* Work to be completed *
Quote every entry word for word.

* Excerpted records *
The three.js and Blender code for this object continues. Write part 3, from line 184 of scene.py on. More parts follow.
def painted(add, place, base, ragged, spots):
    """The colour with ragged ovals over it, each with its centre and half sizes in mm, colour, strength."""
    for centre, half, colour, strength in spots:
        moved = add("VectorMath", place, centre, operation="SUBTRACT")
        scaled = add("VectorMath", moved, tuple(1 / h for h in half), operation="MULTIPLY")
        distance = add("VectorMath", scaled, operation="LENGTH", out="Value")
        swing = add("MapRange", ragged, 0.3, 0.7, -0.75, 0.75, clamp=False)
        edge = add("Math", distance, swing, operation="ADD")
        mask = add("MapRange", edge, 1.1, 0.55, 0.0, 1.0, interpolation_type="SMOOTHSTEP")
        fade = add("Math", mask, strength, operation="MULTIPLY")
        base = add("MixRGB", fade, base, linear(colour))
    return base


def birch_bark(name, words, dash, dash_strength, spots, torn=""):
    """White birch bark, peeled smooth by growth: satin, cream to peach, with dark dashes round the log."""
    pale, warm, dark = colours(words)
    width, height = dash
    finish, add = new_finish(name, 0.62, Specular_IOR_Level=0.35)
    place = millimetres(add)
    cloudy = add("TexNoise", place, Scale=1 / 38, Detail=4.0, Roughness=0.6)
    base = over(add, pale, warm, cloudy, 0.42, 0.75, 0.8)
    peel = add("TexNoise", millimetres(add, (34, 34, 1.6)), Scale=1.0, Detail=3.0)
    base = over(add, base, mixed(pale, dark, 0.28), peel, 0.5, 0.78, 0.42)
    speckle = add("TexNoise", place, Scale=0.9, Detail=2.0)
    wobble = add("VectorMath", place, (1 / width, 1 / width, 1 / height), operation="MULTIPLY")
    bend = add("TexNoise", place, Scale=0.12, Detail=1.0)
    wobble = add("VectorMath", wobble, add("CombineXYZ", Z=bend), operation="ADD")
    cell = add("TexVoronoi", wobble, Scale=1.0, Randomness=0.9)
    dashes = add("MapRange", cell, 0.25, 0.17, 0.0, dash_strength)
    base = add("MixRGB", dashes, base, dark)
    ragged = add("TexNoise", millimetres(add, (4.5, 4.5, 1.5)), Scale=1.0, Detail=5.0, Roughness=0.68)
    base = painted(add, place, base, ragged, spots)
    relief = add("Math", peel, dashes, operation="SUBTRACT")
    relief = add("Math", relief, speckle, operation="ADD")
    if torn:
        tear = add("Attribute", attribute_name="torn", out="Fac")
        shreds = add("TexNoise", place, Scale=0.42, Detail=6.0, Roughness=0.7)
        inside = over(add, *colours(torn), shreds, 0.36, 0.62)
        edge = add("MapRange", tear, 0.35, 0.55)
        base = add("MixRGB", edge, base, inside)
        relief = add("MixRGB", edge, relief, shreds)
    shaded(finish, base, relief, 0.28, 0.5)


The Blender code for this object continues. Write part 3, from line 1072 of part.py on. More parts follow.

* Written answer *
The three.js and Blender code for this object continues. Write part 3, from line 184 of scene.py on. More parts follow.
def painted(add, place, base, ragged, spots):
    """The colour with ragged ovals over it, each with its centre and half sizes in mm, colour, strength."""
    for centre, half, colour, strength in spots:
        moved = add("VectorMath", place, centre, operation="SUBTRACT")
        scaled = add("VectorMath", moved, tuple(1 / h for h in half), operation="MULTIPLY")
        distance = add("VectorMath", scaled, operation="LENGTH", out="Value")
        swing = add("MapRange", ragged, 0.3, 0.7, -0.75, 0.75, clamp=False)
        edge = add("Math", distance, swing, operation="ADD")
        mask = add("MapRange", edge, 1.1, 0.55, 0.0, 1.0, interpolation_type="SMOOTHSTEP")
        fade = add("Math", mask, strength, operation="MULTIPLY")
        base = add("MixRGB", fade, base, linear(colour))
    return base


def birch_bark(name, words, dash, dash_strength, spots, torn=""):
    """White birch bark, peeled smooth by growth: satin, cream to peach, with dark dashes round the log."""
    pale, warm, dark = colours(words)
    width, height = dash
    finish, add = new_finish(name, 0.62, Specular_IOR_Level=0.35)
    place = millimetres(add)
    cloudy = add("TexNoise", place, Scale=1 / 38, Detail=4.0, Roughness=0.6)
    base = over(add, pale, warm, cloudy, 0.42, 0.75, 0.8)
    peel = add("TexNoise", millimetres(add, (34, 34, 1.6)), Scale=1.0, Detail=3.0)
    base = over(add, base, mixed(pale, dark, 0.28), peel, 0.5, 0.78, 0.42)
    speckle = add("TexNoise", place, Scale=0.9, Detail=2.0)
    wobble = add("VectorMath", place, (1 / width, 1 / width, 1 / height), operation="MULTIPLY")
    bend = add("TexNoise", place, Scale=0.12, Detail=1.0)
    wobble = add("VectorMath", wobble, add("CombineXYZ", Z=bend), operation="ADD")
    cell = add("TexVoronoi", wobble, Scale=1.0, Randomness=0.9)
    dashes = add("MapRange", cell, 0.25, 0.17, 0.0, dash_strength)
    base = add("MixRGB", dashes, base, dark)
    ragged = add("TexNoise", millimetres(add, (4.5, 4.5, 1.5)), Scale=1.0, Detail=5.0, Roughness=0.68)
    base = painted(add, place, base, ragged, spots)
    relief = add("Math", peel, dashes, operation="SUBTRACT")
    relief = add("Math", relief, speckle, operation="ADD")
    if torn:
        tear = add("Attribute", attribute_name="torn", out="Fac")
        shreds = add("TexNoise", place, Scale=0.42, Detail=6.0, Roughness=0.7)
        inside = over(add, *colours(torn), shreds, 0.36, 0.62)
        edge = add("MapRange", tear, 0.35, 0.55)
        base = add("MixRGB", edge, base, inside)
        relief = add("MixRGB", edge, relief, shreds)
    shaded(finish, base, relief, 0.28, 0.5)


The Blender code for this object continues. Write part 3, from line 1072 of part.py on. More parts follow.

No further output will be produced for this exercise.